We evidently did a good job. The operator, Richard Thorpe11 (Gill’s son), called us for support a couple of times, but he never complained about the system, and they never asked for any enhancements.
One of the last Datamaster clients that we worked on, and certainly the site of the last such system that was still in use was the Regal Men’s Store of Manchester, CT. This store also had the distinction of being the only TSI client (other than IBM) that I personally patronized. I did not go there often, but when I needed something, I generally made the drive.
There was not much to the system. My recollection is that they did nothing but accounts payable on their Datamaster. I would have remembered if we had installed an inventory system.
IBM stopped marketing the Datamaster in 1985. We still supported our clients, and more than once we helped them find used parts—usually diskette drives. In the early nineties we were still supporting all the software that we had written for the Datamaster, but we sent a notice to all of these clients that we would NOT address the Y2K issue on these systems, and we would not support them after 1999. By this time IBM had reasonable hardware alternatives for most of them, but none of the A4$1 clients hired us to convert their code.
In 1999, however, the computer operator at Regal’s, Ann Gareau, begged us to make her system work past New Year’s Eve. I told her that they really should get a new computer and that all of our other Datamaster customers had moved on. She told me that management would never approve the purchase of another computer. She was probably right. The company closed its doors in 2000.

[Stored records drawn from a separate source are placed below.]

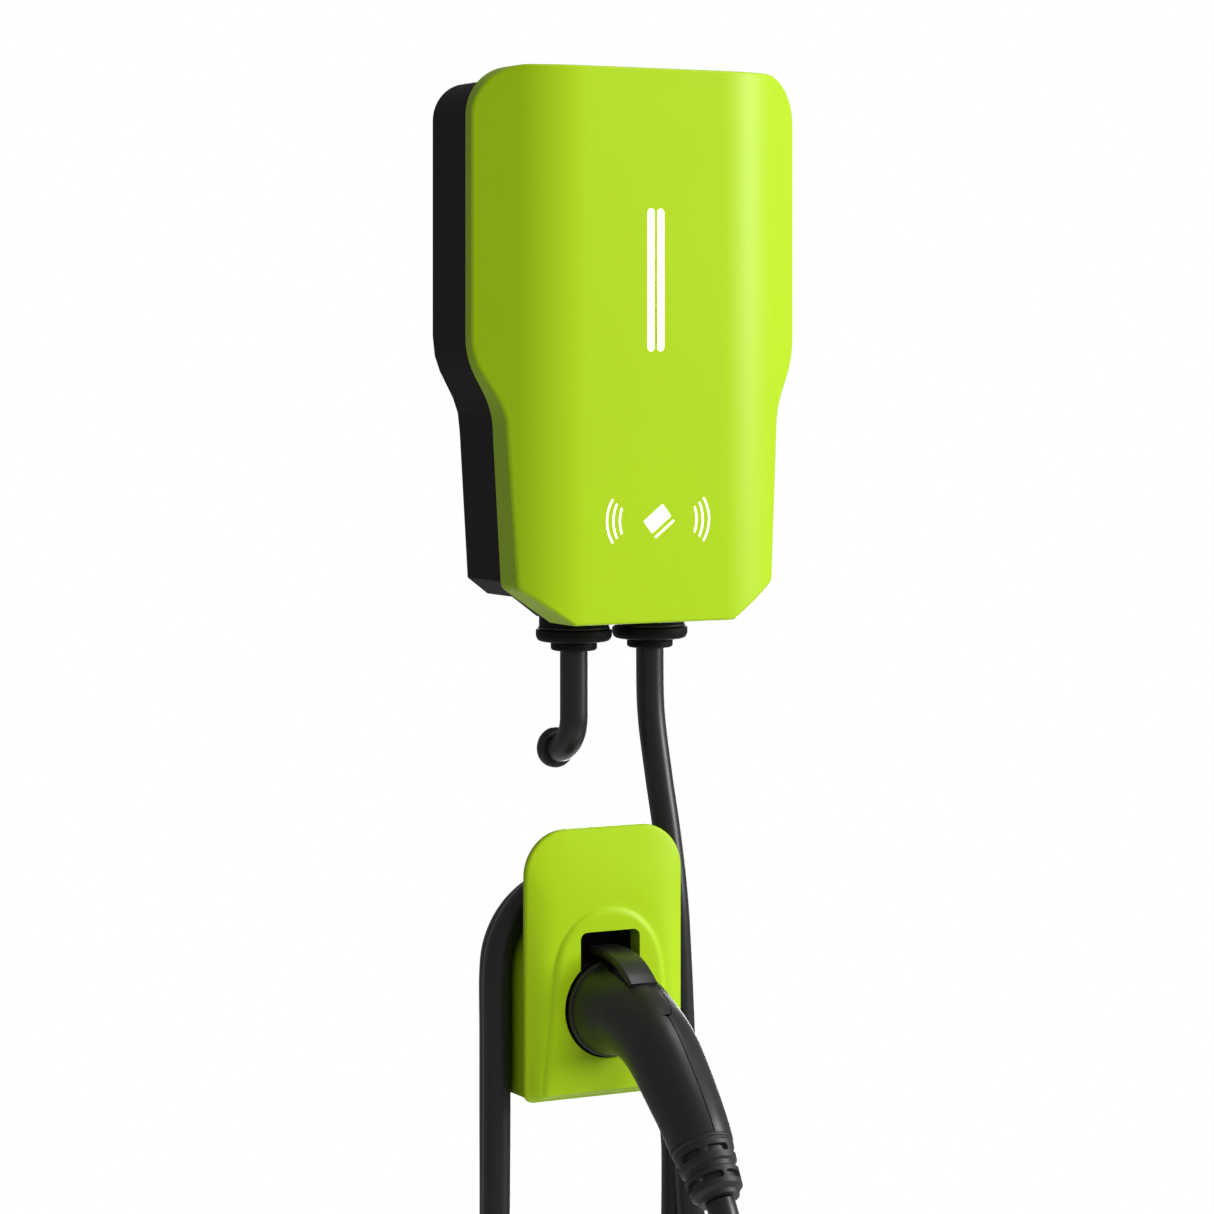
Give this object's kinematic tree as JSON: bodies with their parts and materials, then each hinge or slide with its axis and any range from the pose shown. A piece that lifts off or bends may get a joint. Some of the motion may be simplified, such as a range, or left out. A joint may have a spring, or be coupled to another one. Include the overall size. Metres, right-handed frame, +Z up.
{
  "type": "wall-mounted electric vehicle charger",
  "caption": "Wall-mounted electric vehicle charger with a lime-green cover, twin light strips, a separate holster and a tethered charging cable parked in it.",
  "frame": {"origin": "on the wall plane, behind the middle of the charger box, on the wall bracket's rear face", "axes": "+X right, +Y into the wall, +Z up; the object stands in front of the wall, towards -Y"},
  "size_m": [0.2284, 0.2304, 1.1656],
  "materials": {
    "lime_cover": "satin lime-green moulded plastic",
    "black_housing": "fine matt black moulded plastic",
    "black_connector": "satin black moulded plastic",
    "cable_jacket": "smooth satin black cable jacket",
    "black_rubber": "soft matt rubber",
    "zinc_steel": "zinc-plated",
    "contact_brass": "bright",
    "circuit_board": "green solder mask",
    "light_guide": "white light guide, emissive",
    "grey_plastic": "grey moulded plastic"
  },
  "bodies": {
    "wall_unit": {"front_cover": "lime_cover", "holster_shell": "lime_cover", "rear_housing": "black_housing", "power_relay_1": "black_housing", "power_relay_2": "black_housing", "leakage_sensor": "black_housing", "supply_gland_body": "black_housing", "cable_gland_body": "black_housing", "supply_gland_nut": "black_housing", "cable_gland_nut": "black_housing", "socket_sleeve": "black_housing", "charging_cable": "cable_jacket", "supply_conduit": "cable_jacket", "housing_gasket": "black_rubber", "supply_gland_seal": "black_rubber", "cable_gland_seal": "black_rubber", "wall_grommet": "black_rubber", "wall_bracket": "zinc_steel", "holster_back_plate": "zinc_steel", "holster_screw_1": "zinc_steel", "holster_screw_2": "zinc_steel", "cover_screw_1": "zinc_steel", "cover_screw_2": "zinc_steel", "cover_screw_3": "zinc_steel", "cover_screw_4": "zinc_steel", "bracket_screw_1": "zinc_steel", "bracket_screw_2": "zinc_steel", "bracket_screw_3": "zinc_steel", "bracket_screw_4": "zinc_steel", "supply_gland_locknut": "contact_brass", "cable_gland_locknut": "contact_brass", "main_board": "circuit_board", "led_board": "circuit_board", "reader_board": "circuit_board", "light_guide_left": "light_guide", "light_guide_right": "light_guide", "input_terminal_block": "grey_plastic", "output_terminal_block": "grey_plastic"},
    "connector": {"connector_shell_left": "black_connector", "connector_shell_right": "black_connector", "connector_ring": "black_connector", "connector_nose": "black_connector", "strain_relief": "black_rubber", "charging_cable_tail": "cable_jacket", "latch_pin": "zinc_steel", "contact_pin_1": "contact_brass", "contact_pin_2": "contact_brass", "contact_pin_3": "contact_brass", "contact_pin_4": "contact_brass", "contact_pin_5": "contact_brass", "contact_pin_6": "contact_brass", "contact_pin_7": "contact_brass"},
    "latch": {"latch_lever": "black_connector", "latch_spring": "zinc_steel"}
  },
  "joints": [
    {"name": "connector_pull_out", "type": "slide", "parent": "wall_unit", "child": "connector", "axis": [0, -1, 0], "range_m": [0, 0.08]},
    {"name": "latch_press", "type": "hinge", "parent": "connector", "child": "latch", "pos_m": [-0.023, -0.098, -0.394], "axis": [1, 0, 0], "range_deg": [0, 5], "stiffness_Nm_per_rad": 1, "springref_deg": -5.73}
  ]
}
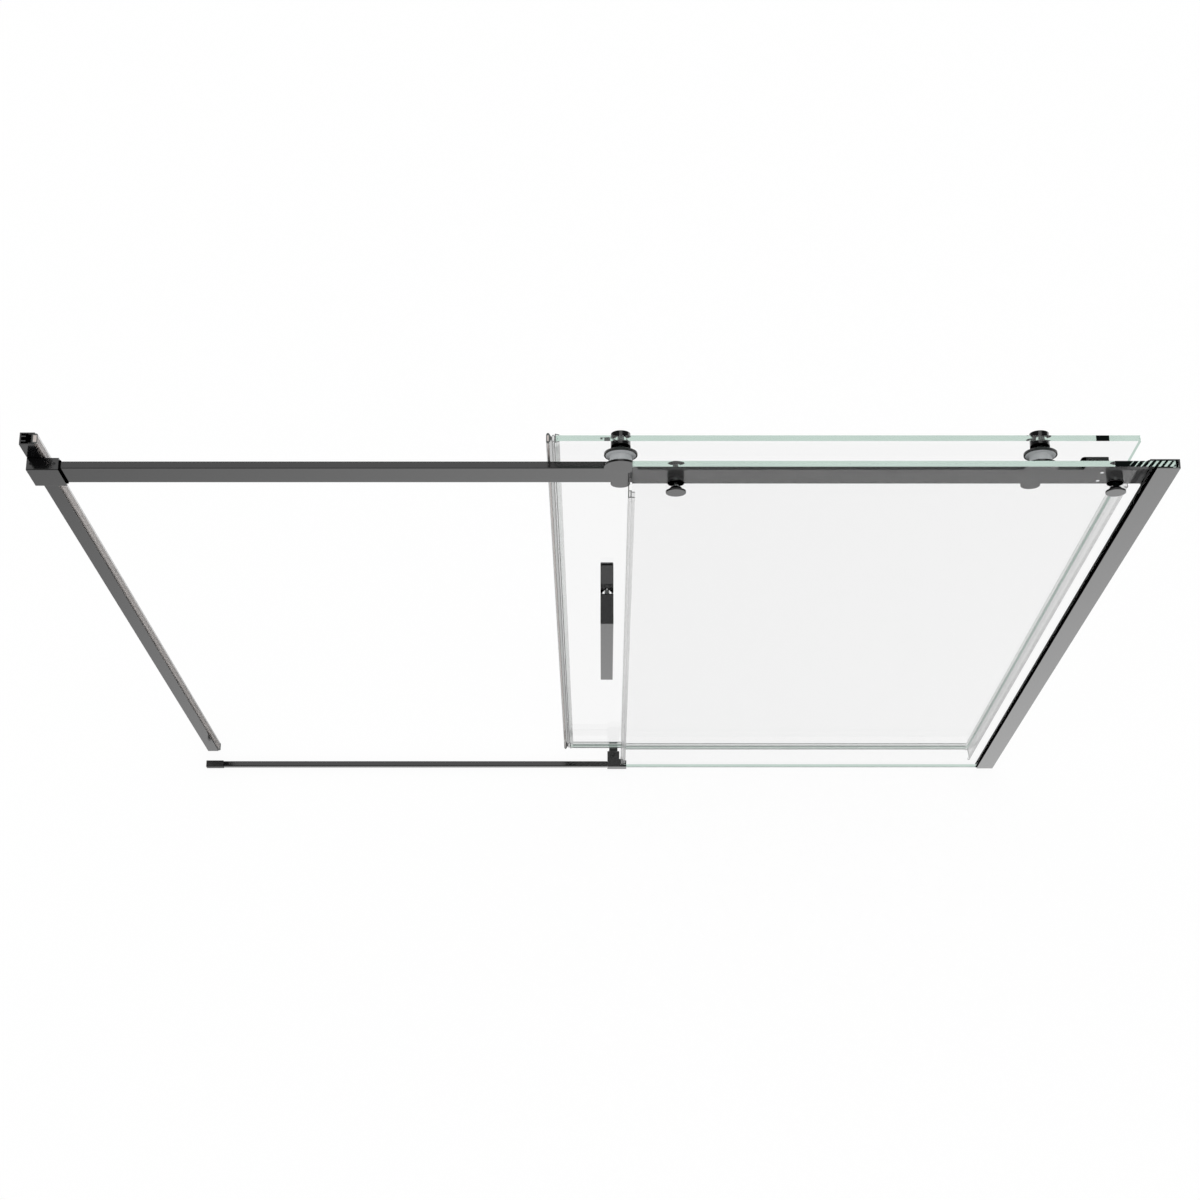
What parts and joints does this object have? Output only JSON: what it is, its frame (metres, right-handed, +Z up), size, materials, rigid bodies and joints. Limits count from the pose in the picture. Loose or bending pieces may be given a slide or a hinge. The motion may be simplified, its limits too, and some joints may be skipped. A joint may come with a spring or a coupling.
{
  "type": "sliding bathtub door",
  "caption": "Frameless sliding bathtub door: a fixed glass panel, a header bar and a rolling glass door with a pull handle.",
  "frame": {"origin": "on the tub deck, at the middle of the opening and of the fixed glass panel's thickness", "axes": "+X to the right along the opening as seen from the room, +Y from the room towards the tub, +Z up"},
  "size_m": [1.5, 0.106, 1.5],
  "materials": {
    "black_finish": "smooth satin black finish on steel and aluminium",
    "black_rubber": "moulded black rubber",
    "black_nylon": "moulded black nylon",
    "grey_nylon": "moulded light grey nylon",
    "clear_pvc": "extruded clear PVC",
    "magnet": "magnetic rubber strip",
    "clear_glass": "clear tempered glass with polished edges",
    "black_steel": "black oxide steel",
    "bright_steel": "turned stainless steel"
  },
  "bodies": {
    "frame": {"header_bar": "black_finish", "header_bracket_left": "black_finish", "header_bracket_right": "black_finish", "bracket_liners": "black_rubber", "wall_anchors": "bright_steel", "bracket_screws": "black_steel", "wall_channel": "black_finish", "channel_gaskets": "black_rubber", "jamb_channel": "black_finish", "jamb_insert": "black_nylon", "jamb_screws": "black_steel", "strike_strip": "clear_pvc", "strike_magnet": "magnet", "fixed_glass": "clear_glass", "glass_bottom_strip": "clear_pvc", "fixed_edge_seal": "clear_pvc", "clamp_caps": "black_finish", "clamp_washers": "black_rubber", "clamp_sleeves": "black_nylon", "clamp_standoffs": "black_finish", "clamp_screws": "bright_steel", "stop_body": "black_finish", "stop_bumper": "black_rubber", "stop_screws": "black_steel", "threshold_rail": "black_finish", "rail_end_cap": "black_nylon", "guide_block": "black_finish", "corner_pad": "black_rubber", "guide_screw": "black_steel", "guide_insert": "black_nylon", "guide_clip": "clear_pvc"},
    "door": {"sliding_glass": "clear_glass", "leading_seal": "clear_pvc", "leading_magnet": "magnet", "trailing_seal": "clear_pvc", "bottom_sweep": "clear_pvc", "roller_axles": "black_finish", "roller_sleeves": "black_nylon", "roller_gaskets": "black_rubber", "roller_knobs": "black_finish", "bearing_inner_rings": "bright_steel", "axle_clips": "bright_steel", "anti_jump_discs": "black_finish", "anti_jump_gaskets": "black_rubber", "anti_jump_caps": "black_finish", "anti_jump_screws": "bright_steel", "handle_front": "black_finish", "handle_back": "black_finish", "handle_studs": "bright_steel", "handle_sleeves": "black_nylon", "handle_gaskets": "black_rubber"},
    "roller_left": {"roller_wheel_left": "grey_nylon", "roller_discs_left": "black_finish", "bearing_outer_left": "bright_steel"},
    "roller_right": {"roller_wheel_right": "grey_nylon", "roller_discs_right": "black_finish", "bearing_outer_right": "bright_steel"}
  },
  "joints": [
    {"name": "door_slide", "type": "slide", "parent": "frame", "child": "door", "axis": [1, 0, 0], "range_m": [-0.6575, 0.015]},
    {"name": "roller_left_spin", "type": "hinge", "parent": "door", "child": "roller_left", "pos_m": [0.0292, 0.0192, 1.465], "axis": [0, 1, 0], "range_deg": [-2520, 60]},
    {"name": "roller_right_spin", "type": "hinge", "parent": "door", "child": "roller_right", "pos_m": [0.5778, 0.0192, 1.465], "axis": [0, 1, 0], "range_deg": [-2520, 60]}
  ],
  "couplings": [
    {"joint": "roller_left_spin", "follows": "door_slide", "rad_per_m": 66.667},
    {"joint": "roller_right_spin", "follows": "door_slide", "rad_per_m": 66.667}
  ]
}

I told Ann that the programs would probably still work in 2000, but the aging would look strange. They might occasionally need to fudge the system date to get the program to accept some dates. She seemed satisfied by that.
I have a strong feeling that I left out at least one other A4$1 client.
1. I think that Paul still lives in Berlin, CT, in 2021.
2. The address was 21-C Culbro Drive. The street no longer exists. I don’t know what happened to it.